In an earlier post I introduced you to my 100 year old front door that has leaded glass and at least six layers of paint. Check out that post to learn more about how this project got started. All I can say is WOW this was way more of a project then I bargained for!
The hot zone heat gun worked well to get off the major paint layers; however it was very difficult to get the tiny detailed spaces. I became inpatient and held the gun to close while scrapping and heard a "crack"....yep you guessed it....the leaded glass heated up to hot and cracked. So far it has only been a very small surface crack and is holding up but boy did that stink!
Then once I got the major paint layers off I noticed their tended to me a milky residue color on a lot of door and it turned out to be an original oil based paint. This was no good because the hot gun only heated up the paint but the scrapper just pushed it around. I thought if I used a sander on it this might work to take that little bit of surface off, but it didn't. I then tried chemical stripper and scrapping. This worked some but not fully.
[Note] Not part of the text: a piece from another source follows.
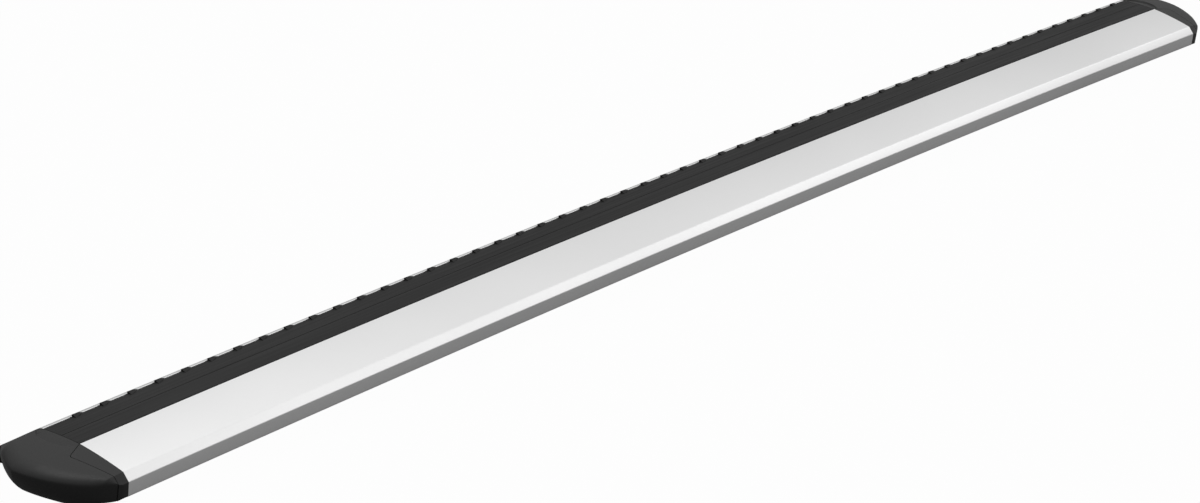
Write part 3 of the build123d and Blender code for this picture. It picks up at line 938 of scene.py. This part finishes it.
def scoop_edge(inset, across):
    """How far outwards the scoop reaches, by halving a span that holds its edge."""
    level = wing_heights(inset, across)[0]
    low, high = np.full(across.shape, -20.0), np.full(across.shape, 40.0)
    for _ in range(EDGE_TURNS):
        middle = (low + high) / 2
        inside = scoop_height(middle, across) < drooped(level, middle)
        low, high = np.where(inside, middle, low), np.where(inside, high, middle)
    return low


def lid_grid(sizes, inset, places):
    """The lid's skin moved in by inset, as a grid of points: out, across and up.

    A column starts at the edge of the lid's top, runs outwards over the top, round the rim,
    down the wall, and back along the underside. The rim is a conic arc between a point of the
    top and a point of the wall. Rows and columns fall on the scoop's edge and on the notches.
    """
    rim_out, rim_across, rim_up = wall_end(sizes, inset, places, 0)
    foot_out, foot_across, foot_up = wall_end(sizes, inset, places, 1)
    radius = np.interp(rim_out, (LID_START, RIM_FULL_OUT), (RIM_LEAST, sizes.rim_radius / MM))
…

When I went to a couple of paint stores and showed them pics asking if I could go ahead and stain the door at this point they all said no that it wouldn't work. The advice was you have to keep using the chemical stripper and get it all off or else the stain wouldn't adhere and would resist in those spots were the oil paint was. I already pretty much knew this but was some how hoping they would have the miracle answer. They had an answer all right- keep using the chemical stripper or else paint the door. The later was a phrase was dreaded and refused to think about.
I went home from the paint stores with a scrubby pad and paint thinner which were recommended. I refused to repaint the door but cried at the thought of continuing to try to get off every inch of the oil based (probably lead based) paint. But I did it! I worked and worked and worked the following day and after another 5 hours and about 4 times with the chemical stripper I got there. Hooray!!!! Glorious!!!
I actually liked the natural wood color and left it like that for a week because I didn't want to mess it up with staining it. Eventually I chose a Cider Mill semi-transparent stain to put on. This was the easiest part. I think it turned out pretty good, perhaps a little darker than intended but it's a rich shade. Way better than it started. I continue to relearn the home improvement lesson that it takes 3x's as long to complete a project then estimated. Wonder when I'll actually start using that theory in my project time line. :)
Enjoy the pics of the process.
Believe it or not I forgot to take a pic of the original front door with all of the paint. It was cracked and peeling and a brownish color. There is still some on in this picture.
Milky white on door from the oil based original paint.
All stripped down to the original wood.
All finished with Cider Mill semi-transparent stain.